My mother has always had this innate ability to chat with anyone she comes in contact with. And when I say anyone, I mean anyone.  The gas station attendant; her airplane row neighbors; telephone sales clerks.  When I was making the move from Montana to Northern California she accompanied me on part of the road trip that took us through Reno.  She mentioned she'd like to meet up with a friend.
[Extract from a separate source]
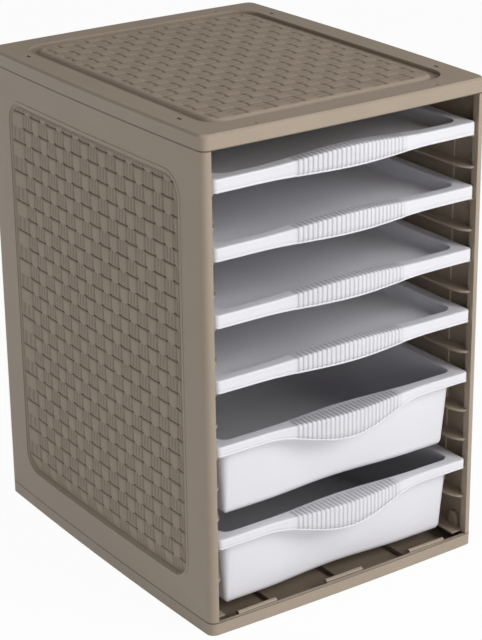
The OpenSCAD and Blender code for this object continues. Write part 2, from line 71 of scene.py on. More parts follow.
# ---- The trays and drawers, from the middle of the rim's front edge ----
RIM_HALF = 127.7        # half width of a rim
RIM_D = 322.2           # depth of a rim
RIM_R = 4.0             # radius of its corners
RIM_FRONT = -164.5      # where the rims start
PLATE = 2.0             # thickness of a rim's top
SKIRT_T = 1.8           # thickness of its skirt
BODY_HALF = 118.5       # half width of a body
BODY_FRONT = 8.9        # front of a body
BODY_REAR = 313.0       # rear of a body
WALL = 1.6              # wall of a body
HANDLE_W = 172.0        # width over which a handle swells out
PUSH_W = 154.8          # width over which a body follows or falls back
DROP_W = 160.0          # width of the arch below a drawer's handle
RIB_PITCH = 4.2         # pitch of the ribs on a handle
RIBS_HALF = 52.5        # half width of the ribbed zone
RIB_H = 0.69            # height of the ribs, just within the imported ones
BRIM_R = 1.2            # radius where a body's wall turns into its rim
EDGE_R = 1.5            # radius along a rim's outer edge
LIP_H = 1.5             # height of the smooth lip below the ribs
FOOT_R = 0.6            # rounding along the skirt's lower edge

TRAY = dict(skirt=11.0, depth=13.5, bend=3.0, corner=12.0, draft=1.2,
            swell=8.0, push=5.0, rise=6.0, drop=0.0)
DRAWER = dict(skirt=8.7, depth=70.0, bend=7.5, corner=9.0, draft=5.4,
              swell=7.5, push=-4.0, rise=0.0, drop=13.5)
RIM_TOPS = {"tray_1": 384.4, "tray_2": 330.2, "tray_3": 276.0, "tray_4": 221.8,
            "drawer_1": 165.3, "drawer_2": 84.0}


def side_wall(y):
    """x of the right side's outer face."""
    return HALF_W + SIDE_BOW * (1.0 - (y / (HALF_D - CORNER)) ** 2)


def rear_wall(x):
    """y of the back's outer face."""
    return HALF_D + REAR_BOW * (1.0 - (x / (HALF_W - CORNER)) ** 2)


# ---- Colours and materials ----

def srgb(code):
    """An sRGB hex colour as the linear colour that the shaders take."""
    parts = [int(code[k:k + 2], 16) / 255 for k in (1, 3, 5)]
    return [c / 12.92 if c <= 0.04045 else ((c + 0.055) / 1.055) ** 2.4 for c in parts] + [1.0]


def add(tree, kind, inputs=None, **settings):
    """Adds a node. Inputs are values or the sockets that feed them."""
    made = tree.nodes.new(kind)
    for key, value in settings.items():
        setattr(made, key, value)
    for key, value in (inputs or {}).items():
        if isinstance(value, bpy.types.NodeSocket):
            tree.links.new(value, made.inputs[key])
        else:
            made.inputs[key].default_value = value
    return made


def new_material(name):
    """An empty material and its node tree."""
    made = bpy.data.materials.new(name)
    made.use_nodes = True
    made.node_tree.nodes.clear()
    return made, made.node_tree


def painted_shade_places(tree, where):
    """1 where painted shade darkens the case: along the joints above the base and below
    the lid, in the lid's channel, down in its clip slots and on the base's bed. 0 elsewhere."""
    place = add(tree, "ShaderNodeSeparateXYZ", {0: where})
    facing = add(tree, "ShaderNodeSeparateXYZ",
                 {0: add(tree, "ShaderNodeNewGeometry").outputs["Normal"]})
    level = add(tree, "ShaderNodeMath", {0: facing.outputs["Z"]}, operation="ABSOLUTE").outputs[0]

    def within(value, middle, reach, soft):
        """1 where the value lies within reach of the middle, running out over soft."""
        off = add(tree, "ShaderNodeMath", {0: value, 1: middle}, operation="SUBTRACT")
        far = add(tree, "ShaderNodeMath", {0: off.outputs[0]}, operation="ABSOLUTE")
        return add(tree, "ShaderNodeMapRange",
                   {"Value": far.outputs[0], "From Min": reach, "From Max": reach + soft,
                    "To Min": 1.0, "To Max": 0.0}).outputs["Result"]

    def combined(one, other, operation="MULTIPLY"):
        return add(tree, "ShaderNodeMath", {0: one, 1: other}, operation=operation).outputs[0]

    def inside(half, soft):
        """1 inside a rectangle round the middle of the case."""
        return combined(within(place.outputs["X"], 0.0, half[0] * MM, soft * MM),
                        within(place.outputs["Y"], 0.0, half[1] * MM, soft * MM))

    height = place.outputs["Z"]
    joints = combined(within(height, BASE_Z * MM, 0.35 * MM, 0.5 * MM),
                      within(height, LID_Z * MM, 0.35 * MM, 0.5 * MM), "MAXIMUM")
    joints = combined(joints, within(level, 0.0, 0.3, 0.2))
    channel = combined(within(height, CHANNEL_Z * MM, 0.4 * MM, 3.2 * MM),
                       inside(CHANNEL_HALF, 0.1))
    bed = combined(inside(BED_HALF, 1.0), within(height, BED_Z * MM, 4.0 * MM, 3.0 * MM))
    slots = combined(within(height, CLIP_Z * MM, 0.4 * MM, 0.1 * MM),
                     within(level, 1.0, 0.01, 0.01))
    # the painted shade is weaker in the channel and on the bed, which are open
    return combined(combined(joints, combined(channel, 0.3), "MAXIMUM"),
                    combined(slots, combined(bed, 0.5), "MAXIMUM"), "MAXIMUM")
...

Of course, I thought, a great opportunity to catch up with and old friend.  Unbeknownst to me, she had never actually MET this friend.  This friend was a saleswoman from one of the medical supply companies in which mom had ordered from for years.  They were on the phone frequently for business and actually took the time to ask about each others lives and develop an honest to goodness friendship.  When we met up with her (remember prior to this they didn't even know what each other looked like) it was like watching old friends catch up, and it was beautiful.  

I guess what I am getting at is, I challenge everyone to take a moment out of your week to set the phone/computer/tablet down.  Even when you desperately want to know what is happening on your friends Facebook page.  Put the phone down and just take in your surroundings.  Just BE.  Reflect. Take time to connect with yourself so that you will be able to ACTUALLY connect with others. Because I honestly believe that is what can make this world a better place.

So, I guess what I'm saying is take the steps to make it all worthwhile. It's true, our trip IS short.  We are all swimming through this real thing we call life, and we DO have companions on this ride.  Let's not take that for granted.